As for map 12 - I agree as well, the second map is far more nuanced and rich with information. For example (having been one of the people living - however briefly- inside the circle) there's a very sad splash of low-population-density cream/pink hovering in the vicinity of Cambodia. The 'in the circle' / 'out of the circle' map completely skips over details like that.
And looking closer at that map - the lightness fairly well outlines Laos as well.
I hadn't thought of that, Reb, but you're right. THE CIRCLE also includes the Tibetan Plateau and a good chunk of the Gobi, both of which have very few people indeed. I guess "this circle" has more of a punch than "this irregular polygon, though."

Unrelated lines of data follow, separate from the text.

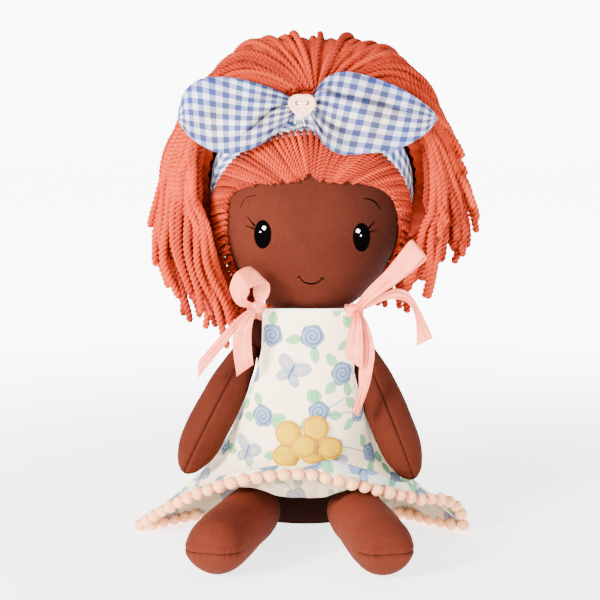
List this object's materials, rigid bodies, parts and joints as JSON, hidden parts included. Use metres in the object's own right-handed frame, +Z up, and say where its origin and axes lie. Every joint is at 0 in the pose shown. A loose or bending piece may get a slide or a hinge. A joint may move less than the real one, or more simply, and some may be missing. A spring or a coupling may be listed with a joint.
{
  "type": "rag doll",
  "caption": "Seated stuffed cotton rag doll with yarn hair, a gingham headband and bow, and a loose printed dress with pom-pom trim, tied at the shoulders with ribbon.",
  "frame": {"origin": "on the flat underside of the seat, in the doll's middle plane, 5 mm in front of the torso's side seams", "axes": "+Z up through the seated doll, -Y the way the doll faces, +X towards the doll's left hand side (the viewer's right)"},
  "size_m": [0.1912, 0.1846, 0.2815],
  "materials": {
    "brown_cotton": "woven matte",
    "stuffing": "loose fibre",
    "yarn": "twisted yarn",
    "gingham": "woven check",
    "button_wood": "satin",
    "printed_cotton": "printed woven matte",
    "pom_pom": "fluffy",
    "yellow_felt": "felt",
    "satin_ribbon": "satin"
  },
  "bodies": {
    "torso": {"torso_front_panel": "brown_cotton", "torso_back_panel": "brown_cotton", "torso_filling": "stuffing", "dress_front_panel": "printed_cotton", "dress_back_panel": "printed_cotton", "dress_hem_facing": "printed_cotton", "pom_trim_front": "pom_pom", "pom_trim_back": "pom_pom", "flower_petals": "yellow_felt", "flower_centre": "yellow_felt", "left_shoulder_tie": "satin_ribbon", "left_tie_tail_1": "satin_ribbon", "left_tie_tail_2": "satin_ribbon", "right_shoulder_tie": "satin_ribbon", "right_tie_tail_1": "satin_ribbon", "right_tie_tail_2": "satin_ribbon"},
    "neck": {"neck": "brown_cotton"},
    "head": {"face_panel": "brown_cotton", "head_back_panel": "brown_cotton", "head_filling": "stuffing", "hair_fringe": "yarn", "hair_crown": "yarn", "hair_lock_01": "yarn", "hair_lock_02": "yarn", "hair_lock_03": "yarn", "hair_lock_04": "yarn", "hair_lock_05": "yarn", "hair_lock_06": "yarn", "hair_lock_07": "yarn", "hair_lock_08": "yarn", "hair_lock_09": "yarn", "hair_lock_10": "yarn", "hair_lock_11": "yarn", "hair_lock_12": "yarn", "hair_lock_13": "yarn", "hair_lock_14": "yarn", "hair_lock_15": "yarn", "hair_lock_16": "yarn", "headband": "gingham", "bow_lobe_left": "gingham", "bow_lobe_right": "gingham", "bow_gather": "gingham", "heart_button": "button_wood"},
    "left_arm_tab": {"left_arm_tab": "brown_cotton"},
    "left_arm": {"left_arm_outer_panel": "brown_cotton", "left_arm_inner_panel": "brown_cotton", "left_arm_filling": "stuffing"},
    "left_leg_tab": {"left_leg_tab": "brown_cotton"},
    "left_leg": {"left_leg_top_panel": "brown_cotton", "left_leg_under_panel": "brown_cotton", "left_leg_filling": "stuffing"},
    "right_arm_tab": {"right_arm_tab": "brown_cotton"},
    "right_arm": {"right_arm_outer_panel": "brown_cotton", "right_arm_inner_panel": "brown_cotton", "right_arm_filling": "stuffing"},
    "right_leg_tab": {"right_leg_tab": "brown_cotton"},
    "right_leg": {"right_leg_top_panel": "brown_cotton", "right_leg_under_panel": "brown_cotton", "right_leg_filling": "stuffing"}
  },
  "joints": [
    {"name": "neck_nod", "type": "hinge", "parent": "torso", "child": "neck", "pos_m": [0.0015, 0.005, 0.117], "axis": [1, 0, 0], "range_deg": [-8, 5], "stiffness_Nm_per_rad": 2},
    {"name": "head_turn", "type": "hinge", "parent": "neck", "child": "head", "pos_m": [0.0015, 0.005, 0.117], "axis": [0, 0, 1], "range_deg": [-8, 8], "stiffness_Nm_per_rad": 0.4},
    {"name": "left_arm_swing", "type": "hinge", "parent": "torso", "child": "left_arm_tab", "pos_m": [-0.03031, 0.002, 0.107], "axis": [-1, 0, 0], "range_deg": [0, 50], "deforming": ["left_tie_tail_1", "left_tie_tail_2"]},
    {"name": "left_arm_lift", "type": "hinge", "parent": "left_arm_tab", "child": "left_arm", "pos_m": [-0.03031, 0.002, 0.107], "axis": [0, 1, 0], "range_deg": [0, 28]},
    {"name": "left_leg_swing", "type": "hinge", "parent": "torso", "child": "left_leg_tab", "pos_m": [-0.02198, -0.01148, 0.0165], "axis": [1, 0, 0], "range_deg": [0, 80]},
    {"name": "left_leg_spread", "type": "hinge", "parent": "left_leg_tab", "child": "left_leg", "pos_m": [-0.02198, -0.01148, 0.0165], "axis": [0, 0, -1], "range_deg": [-8, 2]},
    {"name": "right_arm_swing", "type": "hinge", "parent": "torso", "child": "right_arm_tab", "pos_m": [0.03031, 0.002, 0.107], "axis": [-1, 0, 0], "range_deg": [0, 50], "deforming": ["right_tie_tail_1", "right_tie_tail_2"]},
    {"name": "right_arm_lift", "type": "hinge", "parent": "right_arm_tab", "child": "right_arm", "pos_m": [0.03031, 0.002, 0.107], "axis": [0, -1, 0], "range_deg": [0, 28]},
    {"name": "right_leg_swing", "type": "hinge", "parent": "torso", "child": "right_leg_tab", "pos_m": [0.02198, -0.01148, 0.0165], "axis": [1, 0, 0], "range_deg": [0, 80]},
    {"name": "right_leg_spread", "type": "hinge", "parent": "right_leg_tab", "child": "right_leg", "pos_m": [0.02198, -0.01148, 0.0165], "axis": [0, 0, 1], "range_deg": [-8, 2]}
  ]
}
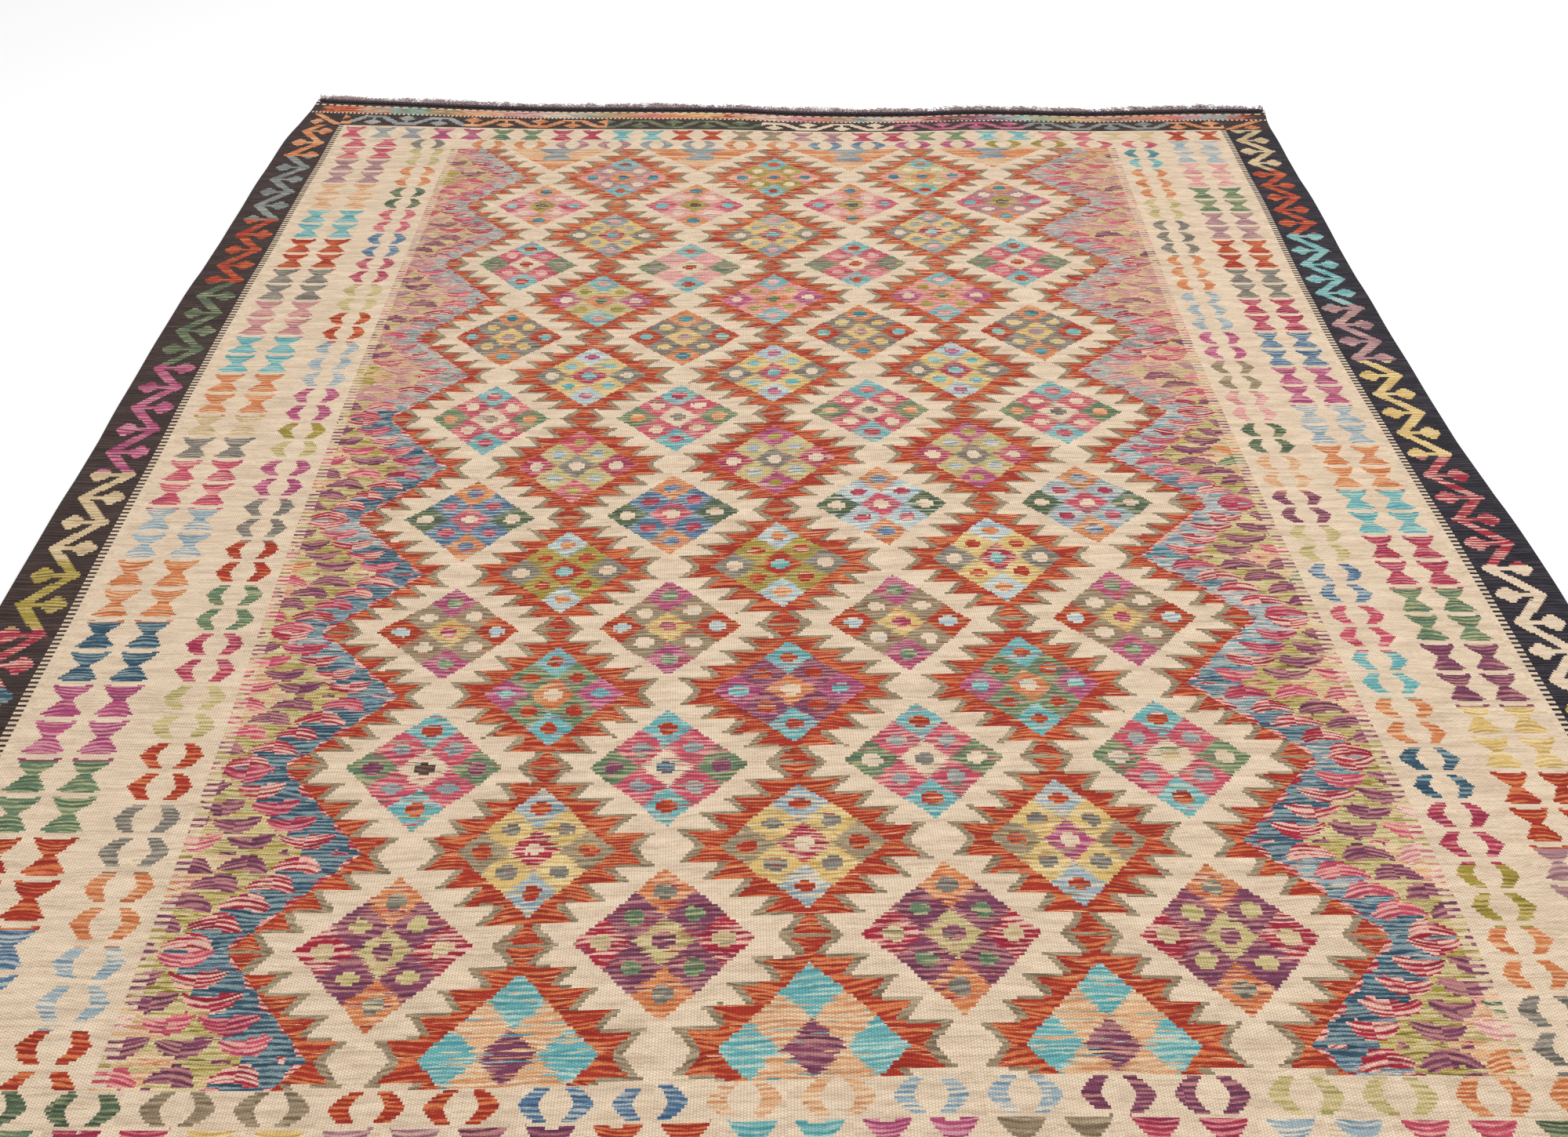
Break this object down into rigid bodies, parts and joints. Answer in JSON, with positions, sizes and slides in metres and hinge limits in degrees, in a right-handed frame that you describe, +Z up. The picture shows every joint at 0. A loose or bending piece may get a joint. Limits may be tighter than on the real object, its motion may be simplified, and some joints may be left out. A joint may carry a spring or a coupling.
{
  "type": "kilim rug",
  "caption": "Flat-woven wool kilim rug lying flat, with a plaited dark cord and short cut fringe along each end.",
  "frame": {"origin": "middle of the footprint, on the plane the underside rests on", "axes": "+X across the rug, +Y along it towards the end that lies far from the viewer, +Z up"},
  "size_m": [2.013, 2.9844, 0.005],
  "materials": {
    "woven_wool": "matte wool flatweave in many colours on an ivory ground",
    "end_cord_wool": "matte dark plaited wool with frizzy cut ends"
  },
  "bodies": {
    "root": {"kilim": "woven_wool", "far_end_fringe": "end_cord_wool", "near_end_fringe": "end_cord_wool"}
  },
  "joints": []
}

I was wondering about the "Not Applicable" category on the alcohol maps. The only way I could think of for a country to not fit any of t6he other categories would be to not have any population over the age of 15.

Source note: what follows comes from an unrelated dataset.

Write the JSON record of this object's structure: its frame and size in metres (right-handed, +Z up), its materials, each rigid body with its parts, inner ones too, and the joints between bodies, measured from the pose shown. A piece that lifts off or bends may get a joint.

Looking more closely at the original maps, it looks like it's actually used for disputed territory, but couldn't they have just said that, then?
Yeah, a world "choropleth map" -- one where data is represented by area shading -- is almost always going to run into trouble in places like Western Sahara, where there's no critical consensus on what constitutes a country and who is supposed to be keeping the books on alcohol consumption. Usually, those areas are just greyed over without comment. Greying them over, and then calling that grey the "not applicable" data class seems like the worst of both worlds -- especially when there is a slightly different grey available for "data not available," which is a truer condition for those places.
Additional bad thing about this actually very bad map: the visual distinction between "wine" and "not applicable" is way too slender, considering how much spectrum was available. And, a thoughtful cartographer probably ought to have made "<0.1 litres" the visually lightest shade, to hint at lessness.
And for that matter, HOW COME BEER COUNTRIES ARE GIVEN A COLOR THAT COULD REASONABLY BE NAMED "WINE"?!?! I was way too easy on Map 15.
I would certainly expect better from the World Health Organization.